» **WHAT NEEDS TO BE DONE**
Scan the records below for the line containing "bpy.context.scene.collection.objects.link(empty)" and the line containing "bpy.data.objects.remove(obj)". Copy both, plus every line between, exactly.

» **DATA ROWS**
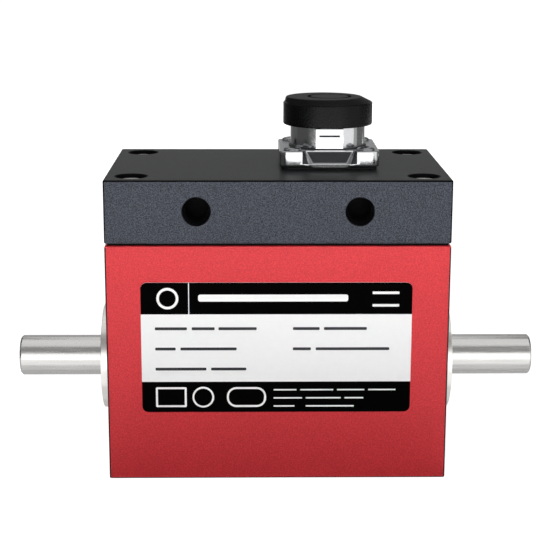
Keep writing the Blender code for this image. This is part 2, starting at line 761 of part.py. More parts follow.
def build_brushes():
    """The moulded holder on the pocket's floor, its screws, and a brush for each ring."""
    left = RINGS_MIDDLE - HOLDER_REACH
    right = RINGS_MIDDLE + HOLDER_REACH
    foot = box_mesh((left, HOLDER_TOE, HOLDER_BOTTOM), (right, HOLDER_BACK, HOLDER_FOOT_TOP))
    holder = add_part("brush_holder", foot, insulating_plastic)
    wall = box_mesh((left, HOLDER_FRONT, HOLDER_BOTTOM), (right, HOLDER_BACK, HOLDER_TOP))
    cut(holder, "holder_wall", wall, operation="UNION")
    half_width = BRUSH_WIDTH / 2
    half_height = BRUSH_HEIGHT / 2
    slots = [
        (
            (x - half_width - SEAT_GAP, HOLDER_FRONT - CUT_MARGIN, SHAFT_HEIGHT - half_height - SEAT_GAP),
            (x + half_width + SEAT_GAP, BRUSH_TAIL + SEAT_GAP, SHAFT_HEIGHT + half_height + SEAT_GAP),
        )
        for x in RING_PLACES
    ]
    cut(holder, "brush_slots", boxes_mesh(slots))
    screw_holes = rods_mesh(
        HOLDER_SCREW_PLACES,
        HOLDER_BOTTOM - CUT_MARGIN,
        HOLDER_FOOT_TOP + CUT_MARGIN,
        HOLDER_SCREW_DIAMETER / 2 + SEAT_GAP,
        SMALL_STEPS,
    )
    cut(holder, "holder_screw_holes", screw_holes)
    for number, (x, y) in enumerate(HOLDER_SCREW_PLACES, 1):
        seat = HOLDER_FOOT_TOP + SEAT_GAP
        points = [
            (0, HOLDER_SCREW_HEAD_HEIGHT),
            (HOLDER_SCREW_HEAD / 2, HOLDER_SCREW_HEAD_HEIGHT),
            (HOLDER_SCREW_HEAD / 2, 0),
            (HOLDER_SCREW_DIAMETER / 2, 0),
            (HOLDER_SCREW_DIAMETER / 2, POCKET_FLOOR - HOLDER_SCREW_GRIP - seat),
            (0, POCKET_FLOOR - HOLDER_SCREW_GRIP - seat),
        ]
        add_turned(
            f"holder_screw_{number}",
            points,
            stainless,
            SMALL_STEPS,
            closed=False,
            location=(x, y, seat),
        )
    brush = box_mesh((-half_width, BRUSH_TIP, -half_height), (half_width, BRUSH_TAIL, half_height))
    for number, x in enumerate(RING_PLACES, 1):
        add_part(f"brush_{number}", brush, carbon, location=(x, 0, SHAFT_HEIGHT))


def scoop_mesh():
    """The dip in the flange's front: wide and deep at the top, narrow and shallow at its lip."""
    floor = FLANGE_BOTTOM + SCOOP_LIP
    mesh = box_mesh((-1, -1, 0), (1, 1, 1))
    front = -FLANGE_REACH
    for vert in mesh.vertices:
        at_top = vert.co.z > 0.5
        width = SCOOP_TOP_WIDTH if at_top else SCOOP_FLOOR_WIDTH
        depth = SCOOP_TOP_DEPTH if at_top else SCOOP_FLOOR_DEPTH
        vert.co.x *= width / 2
        vert.co.y = front - CUT_MARGIN if vert.co.y < 0 else front + depth
        vert.co.z = FLANGE_TOP + SEAT_GAP if at_top else floor
    return mesh


def build_socket():
    """The die-cast socket: square flange, round shell with a latch pad, barrel through the lid."""
    plate = box_mesh(
        (-FLANGE_REACH, -FLANGE_REACH, FLANGE_BOTTOM),
        (FLANGE_REACH, FLANGE_REACH, FLANGE_TOP),
        FLANGE_CORNER,
    )
    shell = add_part("connector_shell", plate, chrome_plate, parent=socket_axis)
    tube_points = [
        (0, SHELL_TOP),
        (SHELL_RADIUS - SHELL_CHAMFER, SHELL_TOP),
        (SHELL_RADIUS, SHELL_TOP - SHELL_CHAMFER),
        (SHELL_RADIUS, (FLANGE_BOTTOM + FLANGE_TOP) / 2),
        (BARREL_RADIUS, (FLANGE_BOTTOM + FLANGE_TOP) / 2),
        (BARREL_RADIUS, BARREL_BOTTOM),
        (0, BARREL_BOTTOM),
    ]
    tube = cut(
        shell, "shell_tube", turned_mesh(tube_points, False), operation="UNION", parent=socket_axis
    )
    turn(tube, SOCKET_STEPS)
    pad = box_mesh(
        (-PAD_WIDTH / 2, PAD_FRONT, FLANGE_TOP - CUT_MARGIN),
        (PAD_WIDTH / 2, -(SHELL_RADIUS + BORE_RADIUS) / 2, PAD_TOP),
    )
    cut(shell, "latch_pad", pad, operation="UNION", parent=socket_axis)
    bore_points = [
        (0, SHELL_TOP + CUT_MARGIN),
        (BORE_RADIUS, SHELL_TOP + CUT_MARGIN),
        (BORE_RADIUS, BARREL_BOTTOM + BARREL_LIP_HEIGHT),
        (BORE_RADIUS - BARREL_LIP, BARREL_BOTTOM + BARREL_LIP_HEIGHT),
        (BORE_RADIUS - BARREL_LIP, BARREL_BOTTOM - CUT_MARGIN),
        (0, BARREL_BOTTOM - CUT_MARGIN),
    ]
    bore = cut(shell, "shell_bore", turned_mesh(bore_points, False), parent=socket_axis)
    turn(bore, SOCKET_STEPS)
    slot_top = PAD_TOP - PAD_SLOT_BELOW_TOP
    slot = box_mesh(
        (-PAD_SLOT_WIDTH / 2, PAD_FRONT - CUT_MARGIN, slot_top - PAD_SLOT_HEIGHT),
        (PAD_SLOT_WIDTH / 2, PAD_FRONT + PAD_SLOT_DEPTH, slot_top),
    )
    cut(shell, "latch_slot", slot, parent=socket_axis)
    cut(shell, "scoop", scoop_mesh(), parent=socket_axis)
    screw_holes = rods_mesh(
        FLANGE_SCREW_PLACES,
        FLANGE_BOTTOM - CUT_MARGIN,
        FLANGE_TOP + CUT_MARGIN,
        FLANGE_SCREW_DIAMETER / 2 + SEAT_GAP,
        SMALL_STEPS,
    )
    cut(shell, "flange_screw_holes", screw_holes, parent=socket_axis)


def build_gasket():
    """The rubber gasket between the flange and the lid."""
    half = FLANGE_REACH - GASKET_INSET
    plate = box_mesh(
        (-half, -half, SEAT_GAP), (half, half, SEAT_GAP + GASKET_THICKNESS), FLANGE_CORNER
    )
    gasket = add_part("connector_gasket", plate, black_rubber, parent=socket_axis)
    top = FLANGE_BOTTOM + CUT_MARGIN
    hole = rods_mesh([(0, 0)], -CUT_MARGIN, top, BARREL_RADIUS + BARREL_HOLE_GAP, SOCKET_STEPS)
    cut(gasket, "gasket_hole", hole, parent=socket_axis)
    screw_holes = rods_mesh(
        FLANGE_SCREW_PLACES, -CUT_MARGIN, top, FLANGE_SCREW_DIAMETER / 2 + SEAT_GAP, SMALL_STEPS
    )
    cut(gasket, "gasket_screw_holes", screw_holes, parent=socket_axis)


def build_flange_screws():
    for number, (x, y) in enumerate(FLANGE_SCREW_PLACES, 1):
        add_screw(
            f"flange_screw_{number}",
            stainless,
            socket_axis,
            (x, y, FLANGE_TOP + SEAT_GAP),
            FLANGE_SCREW_HEAD,
            FLANGE_SCREW_HEAD_HEIGHT,
            FLANGE_SCREW_DIAMETER,
            FLANGE_TOP + FLANGE_SCREW_GRIP,
            FLANGE_SCREW_SOCKET,
            FLANGE_SCREW_SOCKET_DEPTH,
        )


def build_contacts():
    """The plastic insert seated on the barrel's lip, and the contact pins through it."""
    disc = rods_mesh([(0, 0)], INSERT_BOTTOM, INSERT_TOP, BORE_RADIUS - SEAT_GAP, SOCKET_STEPS)
    insert = add_part("connector_insert", disc, insulating_plastic, parent=socket_axis)
    holes = rods_mesh(
        PIN_PLACES,
        INSERT_BOTTOM - CUT_MARGIN,
        INSERT_TOP + CUT_MARGIN,
        PIN_DIAMETER / 2 + SEAT_GAP,
        SMALL_STEPS,
    )
    cut(insert, "pin_holes", holes, parent=socket_axis)
    top = INSERT_TOP + PIN_PROUD
    points = [
        (0, top),
        (PIN_DIAMETER / 2 - PIN_TIP, top),
        (PIN_DIAMETER / 2, top - PIN_TIP),
        (PIN_DIAMETER / 2, INSERT_BOTTOM - PIN_TAIL),
        (0, INSERT_BOTTOM - PIN_TAIL),
    ]
    for number, (x, y) in enumerate(PIN_PLACES, 1):
        add_turned(
            f"connector_pin_{number}",
            points,
            gilt_brass,
            SMALL_STEPS,
            closed=False,
            parent=socket_axis,
            location=(x, y, 0),
        )


def build_cap():
    """The pull-off dust cap, with an off-centre step round its top, and the seal in its ceiling."""
    shape = bmesh.new()
    bmesh.ops.create_cone(
        shape,
        cap_ends=True,
        segments=SOCKET_STEPS,
        radius1=CAP_RADIUS,
        radius2=CAP_RADIUS,
        depth=CAP_SHOULDER - CAP_RIM,
        matrix=Matrix.Translation((0, 0, (CAP_SHOULDER + CAP_RIM) / 2)),
    )
    top_face = max(shape.faces, key=lambda face: face.calc_center_median().z)
    raised = bmesh.ops.extrude_face_region(shape, geom=[top_face])["geom"]
    bmesh.ops.delete(shape, geom=[top_face], context="FACES_ONLY")
    shrink = (CAP_RADIUS - CAP_STEP_WIDTH) / CAP_RADIUS
    for vert in [item for item in raised if isinstance(item, bmesh.types.BMVert)]:
        vert.co = (vert.co.x * shrink - CAP_STEP_OFFSET, vert.co.y * shrink, CAP_TOP)
    cap = add_part("dust_cap", to_mesh("cap", shape), matt_black, parent=socket_axis)
    bore = rods_mesh([(0, 0)], CAP_RIM - CUT_MARGIN, CAP_CEILING, CAP_BORE_RADIUS, SOCKET_STEPS)
    cut(cap, "cap_bore", bore, parent=socket_axis)
    half = CAP_RING_WIDTH / 2
    groove = ring_section(
        CAP_RING_RADIUS - half, CAP_RING_RADIUS + half, CAP_TOP - CAP_RING_DEPTH, CAP_TOP + CUT_MARGIN
    )
    tool = cut(cap, "cap_ring", turned_mesh(groove, True), parent=socket_axis)
    turn(tool, SHAFT_STEPS)
    bottom = SHELL_TOP + SEAT_GAP
    seal = ring_section(BORE_RADIUS, SHELL_RADIUS, bottom, bottom + CAP_SEAL_THICKNESS)
    add_turned("cap_seal", seal, black_rubber, SHAFT_STEPS, parent=socket_axis)


def build_label():
    """The printed plate on the front of the block."""
    half_width = LABEL_WIDTH / 2
    half_height = LABEL_HEIGHT / 2
    plate = box_mesh(
        (-half_width, -half_height, SEAT_GAP),
        (half_width, half_height, SEAT_GAP + LABEL_THICKNESS),
        LABEL_CORNER,
    )
    add_part(
        "rating_label",
        plate,
        label_film,
        location=(LABEL_OFFSET, -BODY_SIDE, LABEL_ABOVE_BASE + half_height),
        rotation=TO_FRONT,
    )


clear_scene()
parts = new_collection("rotary_torque_sensor")
cutters = new_collection("cutters")

red_anodised = new_material("red_anodised_aluminium", (0.50, 0.04, 0.05), 0.5, 0.3)
dark_anodised = new_material("dark_anodised_aluminium", (0.07, 0.08, 0.10), 0.5, 0.3)
turned_aluminium = new_material("turned_aluminium", (0.80, 0.80, 0.79), 0.35, 1.0)
ground_steel = new_material("ground_steel", (0.62, 0.61, 0.60), 0.25, 1.0)
bearing_steel = new_material("bearing_steel", (0.66, 0.66, 0.67), 0.15, 1.0)
stainless = new_material("stainless_steel", (0.60, 0.60, 0.60), 0.3, 1.0)
cage_brass = new_material("cage_brass", (0.62, 0.44, 0.16), 0.35, 1.0)
ring_brass = new_material("ring_brass", (0.72, 0.52, 0.20), 0.2, 1.0)
gilt_brass = new_material("gilt_brass", (0.85, 0.62, 0.22), 0.2, 1.0)
chrome_plate = new_material("chrome_plated_zinc", (0.75, 0.75, 0.76), 0.12, 1.0)
insulating_plastic = new_material("insulating_plastic", (0.03, 0.03, 0.03), 0.5)
matt_black = new_material("matt_black_plastic", (0.02, 0.02, 0.022), 0.6)
black_rubber = new_material("black_rubber", (0.015, 0.015, 0.015), 0.8)
carbon = new_material("carbon_brush", (0.05, 0.05, 0.05), 0.6)
gauge_foil = new_material("gauge_film", (0.70, 0.42, 0.12), 0.4)
label_film = new_material("label_film", (0.80, 0.80, 0.80), 0.35)

shaft_axis = add_axis("shaft_axis", (0, 0, SHAFT_HEIGHT), TO_RIGHT)
end_axes = {
    "left": add_axis("left_bearing_axis", (0, 0, SHAFT_HEIGHT), TO_LEFT),
    "right": add_axis("right_bearing_axis", (0, 0, SHAFT_HEIGHT), TO_RIGHT),
}
socket_axis = add_axis("socket_axis", (SOCKET_X, SOCKET_Y, BODY_HEIGHT))

build_lower_housing()
build_top_housing()
build_shaft()
build_gauges()
for side, axis in end_axes.items():
    build_bearing(side, axis)
    build_cover(side, axis)
build_slip_rings()
build_brushes()
build_gasket()
build_socket()
build_flange_screws()
build_contacts()
build_cap()
build_label()
for obj in parts.objects:
    if obj.type == "MESH":
        obj.data.set_sharp_from_angle(angle=math.radians(35))
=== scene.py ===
import math

import bmesh
import bpy
from mathutils import Matrix, Vector


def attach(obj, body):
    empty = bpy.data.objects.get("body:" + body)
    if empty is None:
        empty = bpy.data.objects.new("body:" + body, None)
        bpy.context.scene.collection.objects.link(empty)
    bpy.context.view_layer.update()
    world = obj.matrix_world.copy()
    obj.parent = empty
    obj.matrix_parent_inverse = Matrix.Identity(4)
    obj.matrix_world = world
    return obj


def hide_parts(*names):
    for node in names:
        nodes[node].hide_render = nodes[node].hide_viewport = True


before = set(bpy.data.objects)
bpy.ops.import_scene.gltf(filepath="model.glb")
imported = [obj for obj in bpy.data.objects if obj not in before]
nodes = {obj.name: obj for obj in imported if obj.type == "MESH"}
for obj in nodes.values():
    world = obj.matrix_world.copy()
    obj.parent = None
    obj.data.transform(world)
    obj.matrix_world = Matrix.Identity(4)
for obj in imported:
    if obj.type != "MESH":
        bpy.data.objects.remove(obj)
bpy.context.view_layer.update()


# Lower housing: a block of aluminium, milled on all sides, bead-blasted and anodised red. Its pocket,
# bearing bores and tapped holes are cut first. The lid, the bearings and the label are fixed to it.
# Lengths are in mm.


def linear(code):
    """An sRGB hex colour as the linear RGBA that a shader takes."""
    parts = [int(code[i : i + 2], 16) / 255 for i in (1, 3, 5)]
    return (*[c / 12.92 if c <= 0.04045 else ((c + 0.055) / 1.055) ** 2.4 for c in parts], 1)


def link(tree, node, links):
    """Links other nodes' outputs to a node's sockets."""
    for key, output in links.items():
        tree.links.new(output, node.inputs[key])


def add_node(tree, kind, settings, links=None):
    """Adds a shader node, such as Mix, sets its options and sockets, and links outputs to it."""
    node = tree.nodes.new("ShaderNode" + kind)
    for key, value in settings.items():
        if isinstance(key, str) and hasattr(node, key):
            setattr(node, key, value)
        else:
            node.inputs[key].default_value = value
    link(tree, node, links or {})
    return node


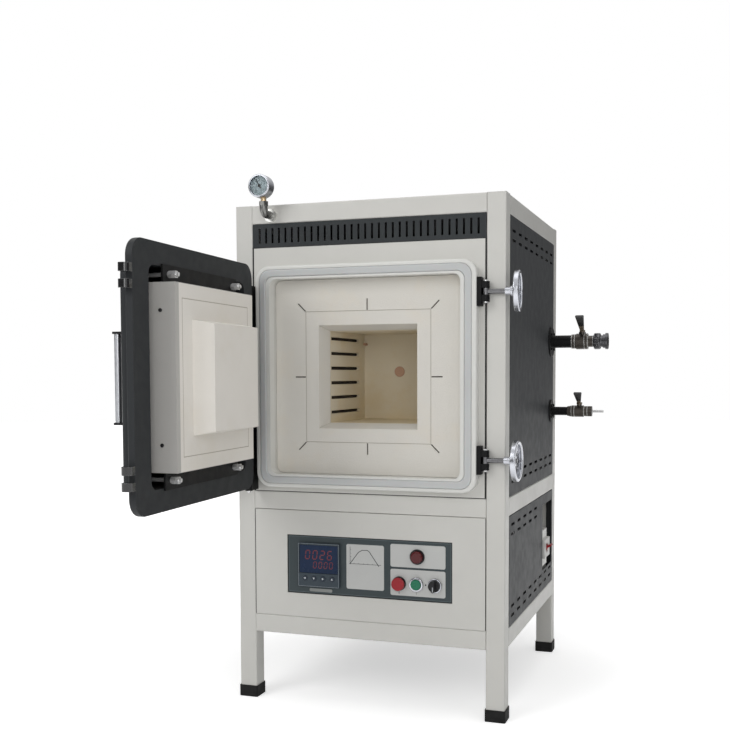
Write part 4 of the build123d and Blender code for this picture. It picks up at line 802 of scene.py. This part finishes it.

» **FINISHED TASK**
        bpy.context.scene.collection.objects.link(empty)
    bpy.context.view_layer.update()
    world = obj.matrix_world.copy()
    obj.parent = empty
    obj.matrix_parent_inverse = Matrix.Identity(4)
    obj.matrix_world = world
    return obj


def hide_parts(*names):
    for node in names:
        nodes[node].hide_render = nodes[node].hide_viewport = True


before = set(bpy.data.objects)
bpy.ops.import_scene.gltf(filepath="model.glb")
imported = [obj for obj in bpy.data.objects if obj not in before]
nodes = {obj.name: obj for obj in imported if obj.type == "MESH"}
for obj in nodes.values():
    world = obj.matrix_world.copy()
    obj.parent = None
    obj.data.transform(world)
    obj.matrix_world = Matrix.Identity(4)
for obj in imported:
    if obj.type != "MESH":
        bpy.data.objects.remove(obj)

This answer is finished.